Analyst Recommendations:
- Albertsons Companies, Inc.: Morgan Stanley downgrades to underweight from market weight and reduces the target price from USD 20 to USD 14.
- Digital Realty Trust, Inc.: HSBC upgrades to buy from hold and raises the target price from USD 187 to USD 193.
- Draftkings Inc.: Wells Fargo upgrades to overweight from equalweight and raises the target price from USD 31 to USD 49.
- Entegris, Inc.: UBS upgrades to buy from neutral with a price target raised from USD 90 to USD 145.
- Ge Healthcare Technologies Inc.: UBS downgrades to sell from neutral with a price target raised from USD 73 to USD 77.
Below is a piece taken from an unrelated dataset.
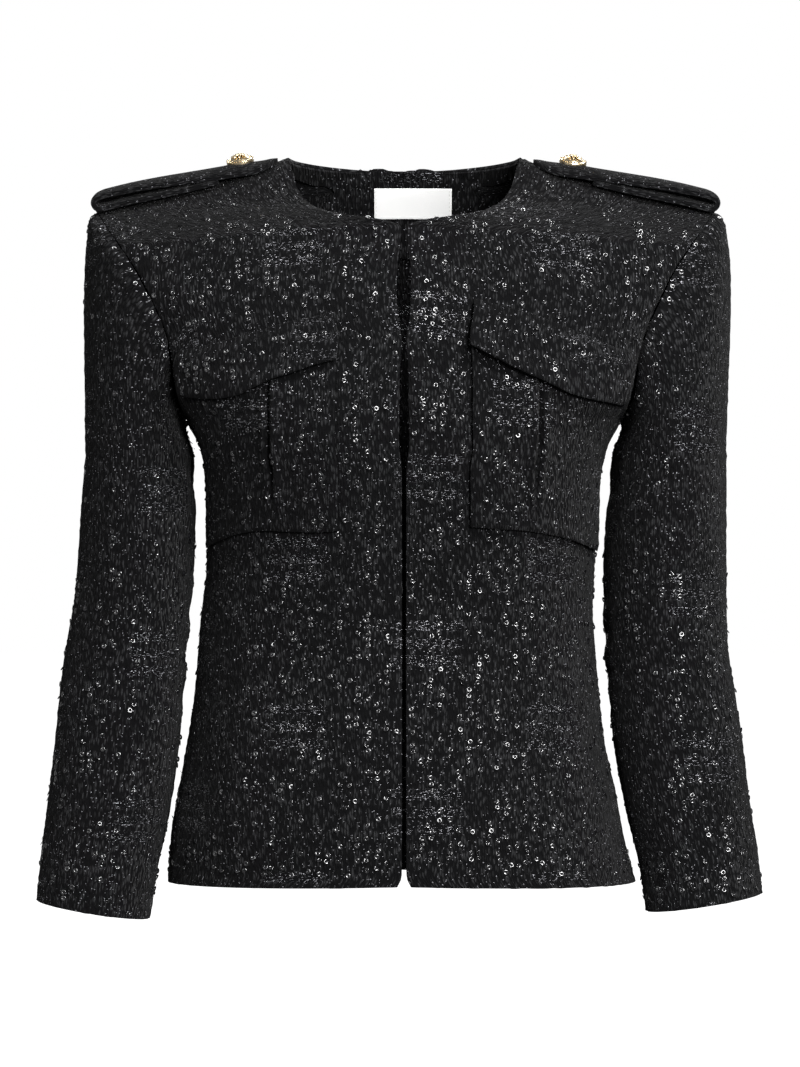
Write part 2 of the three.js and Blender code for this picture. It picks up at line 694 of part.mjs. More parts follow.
// The band's middle line at one station, and the points of one face of it across its width.
function strapLine(side, i) {
  const row = STRAP[i];
  const reach = side === LEFT ? STRAP_REACH.left : STRAP_REACH.right;
  const x = reach - row.from;
  return point(x, 0, shoulderHeight(side, x) + row.rise);
}

function strapFace(side, i, offset) {
  const row = STRAP[i];
  const here = strapLine(side, i);
  const before = strapLine(side, Math.max(i - 1, 0));
  const after = strapLine(side, Math.min(i + 1, STRAP.length - 1));
  const along = after.sub(before).normalize();
  const up = point(-along.z, 0, along.x);
  return STRAP_SPREADS.map((share) => {
    const spot = here.clone().addScaledVector(up, offset);
    return point(side * spot.x, STRAP_MIDDLE + share * row.half, spot.z - row.crown * share * share);
  });
}

function makeStrap(name, side) {
  const stations = STRAP.map((_, i) => i);
  const outer = stations.map((i) => strapFace(side, i, -STRAP_THICK / 2));
  const inner = stations.map((i) => strapFace(side, i, STRAP_THICK / 2));
  return wall(name, outer, inner, tweed());
}

function makeButton(name, side) {
  const profile = BUTTON_PROFILE.map((row) => new THREE.Vector2(row.radius, row.height));
  const geometry = new THREE.LatheGeometry(profile, BUTTON_SIDES);
  geometry.rotateX(Math.PI / 2);
  const button = new THREE.Mesh(geometry, gold());
  const x = side === LEFT ? BUTTON_AT.left : BUTTON_AT.right;
  const reach = side === LEFT ? STRAP_REACH.left : STRAP_REACH.right;
  const rise = readAt(STRAP.slice(STRAP_FOLD_END), 'from', reach - x).rise;
  const height = shoulderHeight(side, x) + rise + STRAP_THICK / 2 + BUTTON_CLEAR;
  button.position.set(side * x, STRAP_MIDDLE, height);
  button.rotation.y = THREE.MathUtils.degToRad(BUTTON_TILT * side);
  button.name = name;
  return button;
}

// The back neck facing: it hangs from the back neckline inside the back.
function makeFacing(name) {
  const top = backRows.length - 1;
  const place = (share, drop, depth) => {
    const side = share < 0 ? RIGHT : LEFT;
    const across = Math.abs(share);
    const from = mix(BACK_NECK_ROW, top, across);
    const v = mix(from, FACING_DROP_ROW, drop);
    const lowShare = shareAtRun(backRows, side, across * FACING_HALF, FACING_DROP_ROW);
    return withinBack(side, drop * lowShare, v, depth);
  };
  const shares = steps(FACING_COLUMNS).map((f) => 2 * f - 1);
  const drops = steps(FACING_ROWS);
  const outer = drops.map((drop) => shares.map((share) => place(share, drop, FACING_SEAM + FACING_THICK)));
  const inner = drops.map((drop) => shares.map((share) => place(share, drop, FACING_SEAM)));
  return wall(name, outer, inner, tweed());
}

// The label lies on the facing, a little to the wearer's left of the centre.
function makeLabel(name) {
  const place = (x, z, depth) => {
    const side = x < 0 ? RIGHT : LEFT;
    const { t, v } = locate(backRows, side, Math.abs(x), z);
    return withinBack(side, t, v, depth);
  };
  const base = FACING_SEAM + FACING_THICK + FACING_SEAM;
  const xs = steps(LABEL_COLUMNS).map((f) => mix(LABEL.from, LABEL.to, f));
  const zs = [LABEL.top, mix(LABEL.top, LABEL.bottom, 0.5), LABEL.bottom];
  const outer = zs.map((z) => xs.map((x) => place(x, z, base + LABEL_THICK)));
  const inner = zs.map((z) => xs.map((x) => place(x, z, base)));
  return wall(name, outer, inner, whiteSatin());
}

const jacket = new THREE.Group();
jacket.add(makeBack('back'));
for (const [side, hand] of [[LEFT, 'left'], [RIGHT, 'right']]) {
  jacket.add(wall(`front_${hand}`, fronts[side].outer, fronts[side].inner, tweed()));
  jacket.add(makeSleeve(`sleeve_${hand}`, side));
  jacket.add(makePocket(`pocket_${hand}`, side));
  jacket.add(makeFlap(`pocket_flap_${hand}`, side));
  jacket.add(makeStrap(`epaulette_${hand}`, side));
  jacket.add(makeButton(`epaulette_button_${hand}`, side));
}
jacket.add(makeFacing('neck_facing_back'));
jacket.add(makeLabel('neck_label'));

export default jacket;
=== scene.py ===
import math

import bpy
import numpy as np
from bpy.props import FloatProperty, FloatVectorProperty, IntProperty, PointerProperty
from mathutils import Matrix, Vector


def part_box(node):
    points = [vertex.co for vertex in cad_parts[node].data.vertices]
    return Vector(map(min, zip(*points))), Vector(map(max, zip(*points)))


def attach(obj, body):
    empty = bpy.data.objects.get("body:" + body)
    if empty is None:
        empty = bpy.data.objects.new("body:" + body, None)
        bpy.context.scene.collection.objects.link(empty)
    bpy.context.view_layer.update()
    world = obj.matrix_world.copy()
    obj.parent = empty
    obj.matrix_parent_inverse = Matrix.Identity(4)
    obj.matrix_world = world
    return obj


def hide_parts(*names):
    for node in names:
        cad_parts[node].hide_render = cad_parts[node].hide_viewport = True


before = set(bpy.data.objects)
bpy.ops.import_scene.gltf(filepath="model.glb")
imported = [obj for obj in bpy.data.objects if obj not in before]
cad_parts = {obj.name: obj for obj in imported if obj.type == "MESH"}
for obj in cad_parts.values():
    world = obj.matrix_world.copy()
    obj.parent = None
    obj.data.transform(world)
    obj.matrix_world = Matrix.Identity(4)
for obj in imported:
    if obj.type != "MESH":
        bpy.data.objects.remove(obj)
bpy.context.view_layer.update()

bl_info = {
    "name": "Sequinned tweed jacket",
    "version": (1, 0, 0),
    "blender": (4, 5, 0),
    "location": "3D View > Sidebar > Jacket",
    "description": "Makes a cropped black tweed jacket with sequins, pockets and shoulder straps",
    "category": "Object",
}

MM = 0.001
LEFT = 1  # the wearer's left, +X
RIGHT = -1
HANDS = {LEFT: "left", RIGHT: "right"}


def table(columns, rows):
    """A short table as named columns."""
    return {name: np.array(column, float) for name, column in zip(columns, zip(*rows))}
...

- Delta Air Lines, Inc.: Freedom Broker maintains its buy recommendation and raises the target price from USD 69 to USD 89.
- Expeditors International Of Washington Inc.: Truist Securities maintains its hold recommendation and raises the target price from USD 130 to USD 160.
- Freeport-Mcmoran Inc.: Raymond James maintains its outperform recommendation and raises the target price from USD 53 to USD 66.
- Marriott International, Inc.: Citi maintains its neutral recommendation and raises the target price from USD 285 to USD 345.
- Mdu Resources Group, Inc.: Citi maintains its neutral recommendation and raises the target price from USD 18 to USD 22.
- Micron Technology, Inc.: CTBC Securities Investment Service Co LTD maintains its add recommendation and raises the target price from USD 265 to USD 369.
- Seagate Technology Holdings Plc: China Renaissance Research maintains its buy recommendation and raises the target price from USD 325 to USD 452.
- Western Digital Corporation: China Renaissance Research maintains its buy recommendation and raises the target price from USD 193 to USD 286.